As soon as Emily brought up concepts of “having feelings” and “making a move” in chapter 3, I knew we were on shaky ground. And by the middle of chapter 4, I knew precisely where things were going. Chapter 5 just felt like being punched repeatedly. It was awful; I felt like on some level I had failed Emily, that I had done everything wrong. So I did something I’ve only allowed myself to do one other time* – I went back and remade some choices. “To hell with living with the consequences,” I thought, “this is something I’ve wished I could do over and over in real life.” And it didn’t work. Things just went wrong differently. I couldn’t even bring myself to sit through chapter 5’s painfully stilted conversation again. Because even before I got to that point, I’d begun to suspect what the game was really doing. Things were always outside of my control. Emily and I were always going to drift apart. It’s a strange, depressing kind of determinism, a study of entropy as a close relationship breaks down.
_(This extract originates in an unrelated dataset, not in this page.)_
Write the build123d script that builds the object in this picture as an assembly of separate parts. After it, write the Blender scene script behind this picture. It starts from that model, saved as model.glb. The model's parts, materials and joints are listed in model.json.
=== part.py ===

The whole premise of Emily is Away is extremely mundane – and that’s what makes it so brutal. The degree of immersion encourages you to take the whole thing very personally, and so I most certainly did. You may have noticed how I started using the first-person instead of “the protagonist” halfway through this post. I didn’t, until a couple of lines ago. That’s how far the game got under my skin – I started viewing it as something that had actually happened to me – which, of course, it was; a microcosm of a tiny tragedy. For the rest of the evening, I was viewing every IM conversation I’ve ever had as a labyrinth of missed possibilities. As silly as it sounds, I still feel as though I actually lost someone close to me; a relationship played out over the course of 40 minutes**. Any piece of media that can have such an effect has to be respected.


* - Chapter 3 of Telltale’s The Walking Dead, if you’re interested, and that was to try to avoid a character’s death.


** - I’m reminded of Nick Cave’s extraordinary ‘Far From Me’, which manages to capture a sense of a whole relationship and its inevitable decline in only four fairly short verses.